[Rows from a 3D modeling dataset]
>>>
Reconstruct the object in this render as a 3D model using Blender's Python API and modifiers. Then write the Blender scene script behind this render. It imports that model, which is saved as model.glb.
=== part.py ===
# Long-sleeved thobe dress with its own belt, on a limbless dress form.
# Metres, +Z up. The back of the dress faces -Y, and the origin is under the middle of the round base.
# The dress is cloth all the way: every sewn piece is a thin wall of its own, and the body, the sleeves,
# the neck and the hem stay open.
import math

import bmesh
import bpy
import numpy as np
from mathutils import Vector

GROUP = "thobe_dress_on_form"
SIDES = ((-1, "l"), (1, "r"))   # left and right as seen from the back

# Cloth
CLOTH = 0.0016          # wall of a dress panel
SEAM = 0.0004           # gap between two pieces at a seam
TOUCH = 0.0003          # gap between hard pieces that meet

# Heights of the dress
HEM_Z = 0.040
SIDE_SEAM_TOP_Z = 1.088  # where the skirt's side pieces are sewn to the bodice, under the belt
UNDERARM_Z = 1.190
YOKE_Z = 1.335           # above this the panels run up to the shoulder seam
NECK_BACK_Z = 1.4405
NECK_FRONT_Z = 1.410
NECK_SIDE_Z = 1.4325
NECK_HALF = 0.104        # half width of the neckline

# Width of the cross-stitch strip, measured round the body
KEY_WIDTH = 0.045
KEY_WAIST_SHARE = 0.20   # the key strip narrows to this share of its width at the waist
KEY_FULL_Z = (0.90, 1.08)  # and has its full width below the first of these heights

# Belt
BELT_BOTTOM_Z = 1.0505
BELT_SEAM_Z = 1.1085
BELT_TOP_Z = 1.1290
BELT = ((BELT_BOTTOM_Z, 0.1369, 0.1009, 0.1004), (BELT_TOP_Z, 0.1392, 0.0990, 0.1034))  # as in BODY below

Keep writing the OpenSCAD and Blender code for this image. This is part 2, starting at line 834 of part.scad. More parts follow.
<<<
# Task statement
From the entries above, extract every line where the word "that" appears.

# Response for this exercise
Reconstruct the object in this render as a 3D model using Blender's Python API and modifiers. Then write the Blender scene script behind this render. It imports that model, which is saved as model.glb.
TOUCH = 0.0003          # gap between hard pieces that meet